** START **
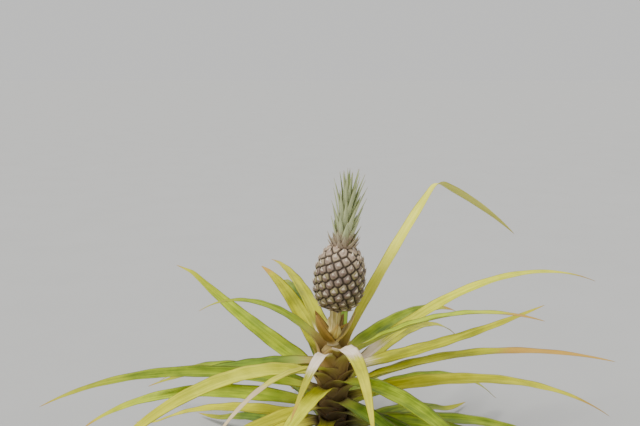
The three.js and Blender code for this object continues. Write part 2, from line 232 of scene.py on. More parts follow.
def leaf_habit(index):
    """How leaf number index grows, by the same rule as its solid."""
    place = FIRST_AZIMUTH + index * GOLDEN_ANGLE
    habit = dict(place=place, azimuth=place + 4 * signed(index, 1), sweep=8 * signed(index, 5),
                 height=lerp(LOWEST_LEAF, HIGHEST_LEAF, index / (LEAF_COUNT - 1)),
                 twist=0, fold=0, fold_at=0.6)
    away = math.sin(math.radians(habit["azimuth"]))
    habit["turn"] = LEAF_TURN * math.cos(math.radians(habit["azimuth"])) + 10 * signed(index, 6)
    if is_dry(index):
        habit["rise"] = lerp(*DRY_LEAF_RISES, index / DRY_LEAF_COUNT) + 5 * signed(index, 2)
        habit["droop"] = 28 + 12 * signed(index, 4)
        habit["length"] = lerp(*DRY_LEAF_LENGTHS, unit(index, 3))
        habit["width"] = DRY_LEAF_WIDTH
    else:
        youth = (index - DRY_LEAF_COUNT) / (LEAF_COUNT - 1 - DRY_LEAF_COUNT)
        front = max(0.0, -away) ** 1.5
        habit["rise"] = lerp(*LEAF_RISES, youth ** 1.9) * (1 - 0.5 * front) + 2 * signed(index, 2)
        habit["droop"] = lerp(*LEAF_DROOPS, math.sin(math.pi * youth)) + 7 * signed(index, 4)
        habit["length"] = lerp(*LEAF_LENGTHS, math.sin(math.pi * (0.08 + 0.82 * youth)))
        habit["length"] *= 1 + 0.07 * signed(index, 3)
        habit["width"] = LEAF_WIDTH
    habit.update(SHOWN_LEAVES.get(index, {}))
    return habit


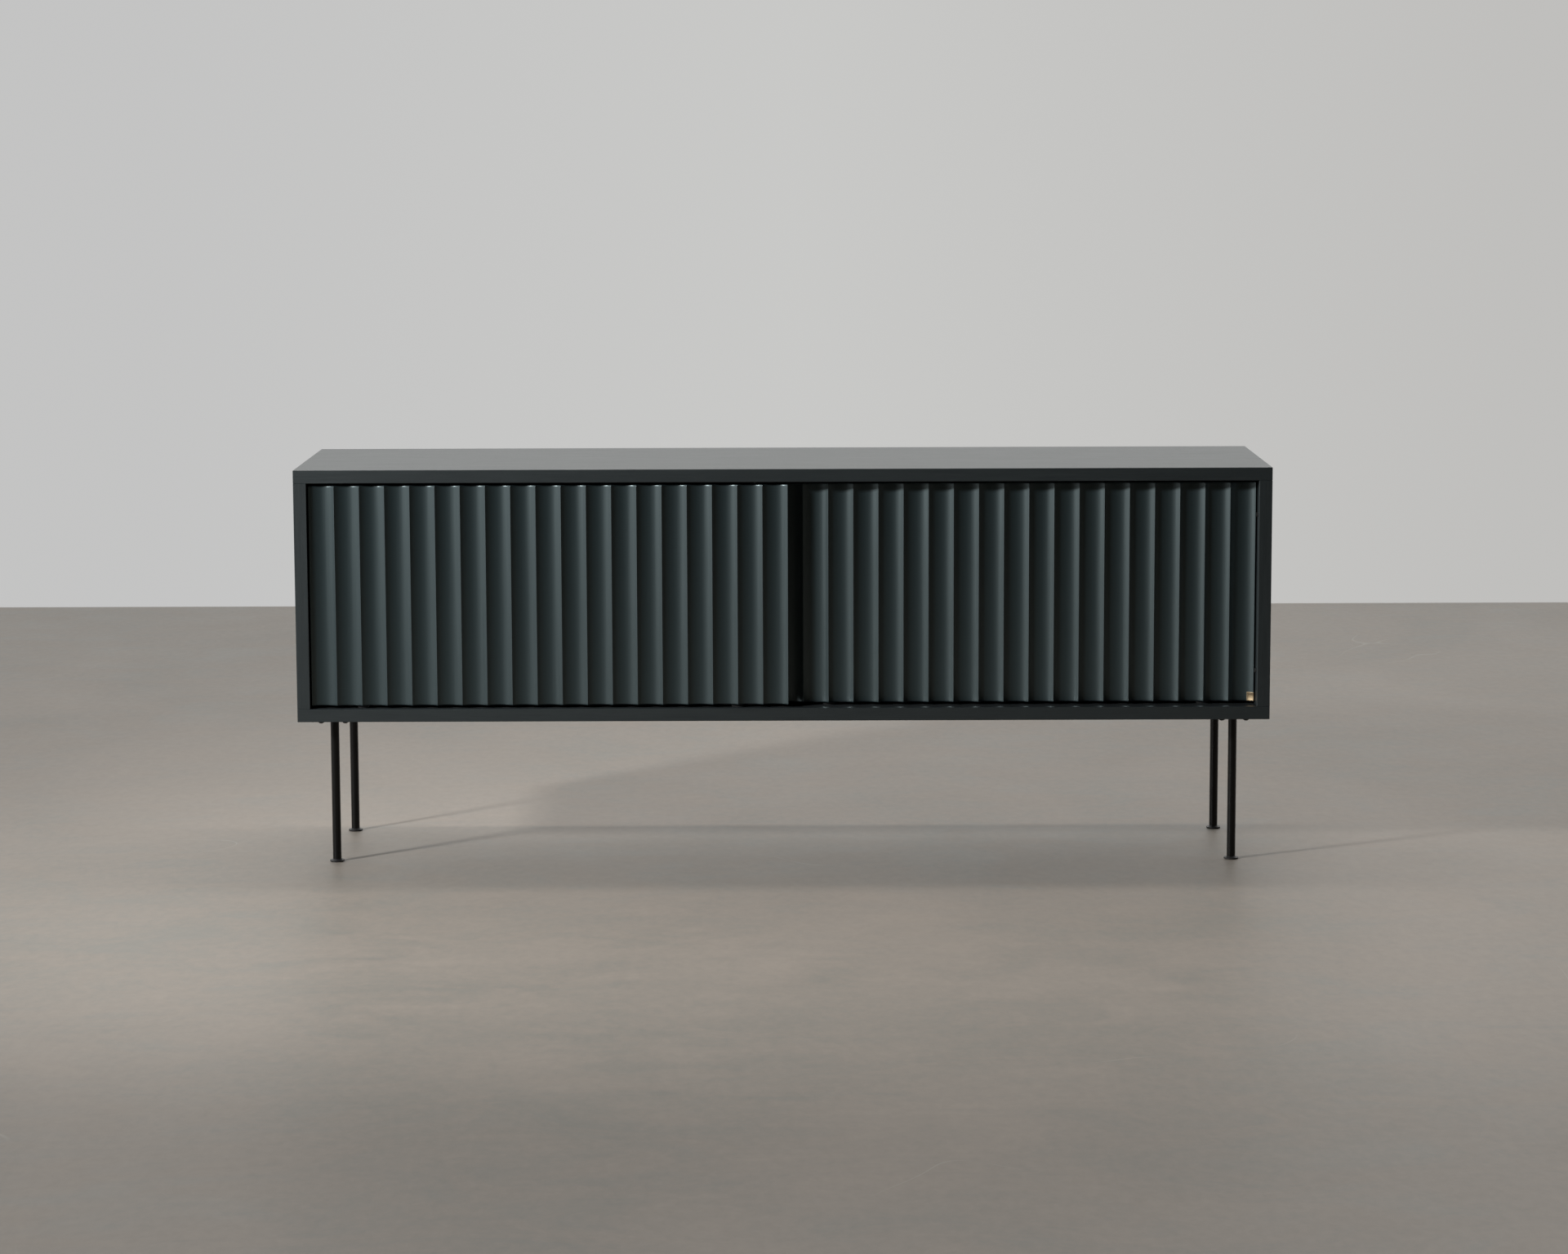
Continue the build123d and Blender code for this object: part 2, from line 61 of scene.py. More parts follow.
** END **
= Given problem =
Copy all of the material word for word.

= Correct response =
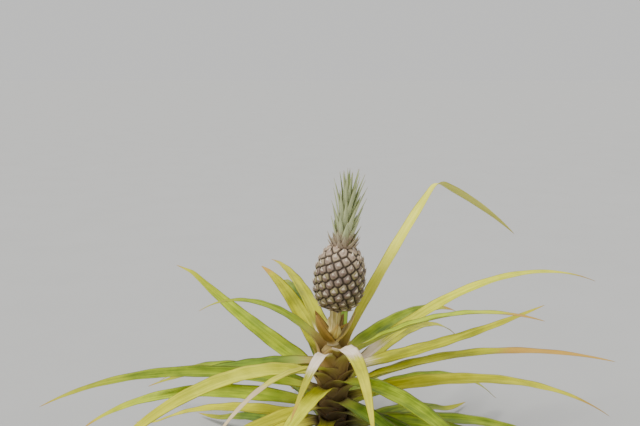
The three.js and Blender code for this object continues. Write part 2, from line 232 of scene.py on. More parts follow.
def leaf_habit(index):
    """How leaf number index grows, by the same rule as its solid."""
    place = FIRST_AZIMUTH + index * GOLDEN_ANGLE
    habit = dict(place=place, azimuth=place + 4 * signed(index, 1), sweep=8 * signed(index, 5),
                 height=lerp(LOWEST_LEAF, HIGHEST_LEAF, index / (LEAF_COUNT - 1)),
                 twist=0, fold=0, fold_at=0.6)
    away = math.sin(math.radians(habit["azimuth"]))
    habit["turn"] = LEAF_TURN * math.cos(math.radians(habit["azimuth"])) + 10 * signed(index, 6)
    if is_dry(index):
        habit["rise"] = lerp(*DRY_LEAF_RISES, index / DRY_LEAF_COUNT) + 5 * signed(index, 2)
        habit["droop"] = 28 + 12 * signed(index, 4)
        habit["length"] = lerp(*DRY_LEAF_LENGTHS, unit(index, 3))
        habit["width"] = DRY_LEAF_WIDTH
    else:
        youth = (index - DRY_LEAF_COUNT) / (LEAF_COUNT - 1 - DRY_LEAF_COUNT)
        front = max(0.0, -away) ** 1.5
        habit["rise"] = lerp(*LEAF_RISES, youth ** 1.9) * (1 - 0.5 * front) + 2 * signed(index, 2)
        habit["droop"] = lerp(*LEAF_DROOPS, math.sin(math.pi * youth)) + 7 * signed(index, 4)
        habit["length"] = lerp(*LEAF_LENGTHS, math.sin(math.pi * (0.08 + 0.82 * youth)))
        habit["length"] *= 1 + 0.07 * signed(index, 3)
        habit["width"] = LEAF_WIDTH
    habit.update(SHOWN_LEAVES.get(index, {}))
    return habit


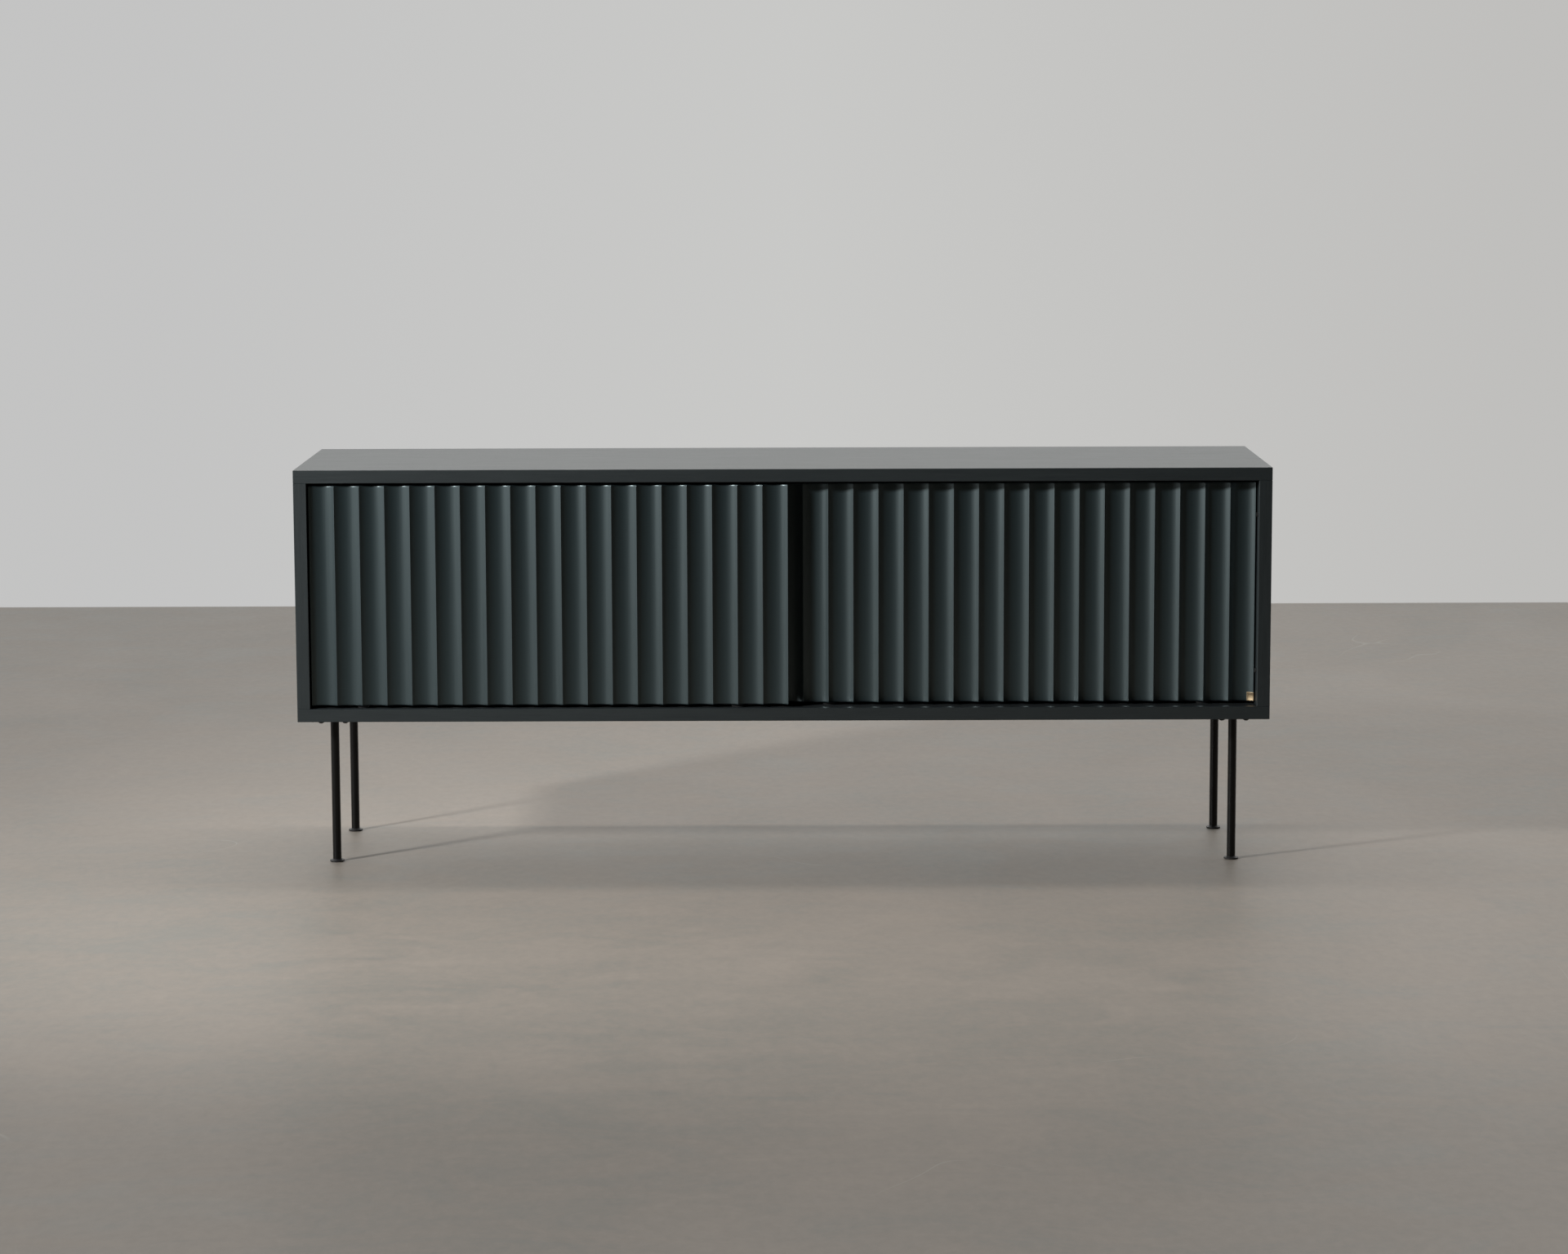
Continue the build123d and Blender code for this object: part 2, from line 61 of scene.py. More parts follow.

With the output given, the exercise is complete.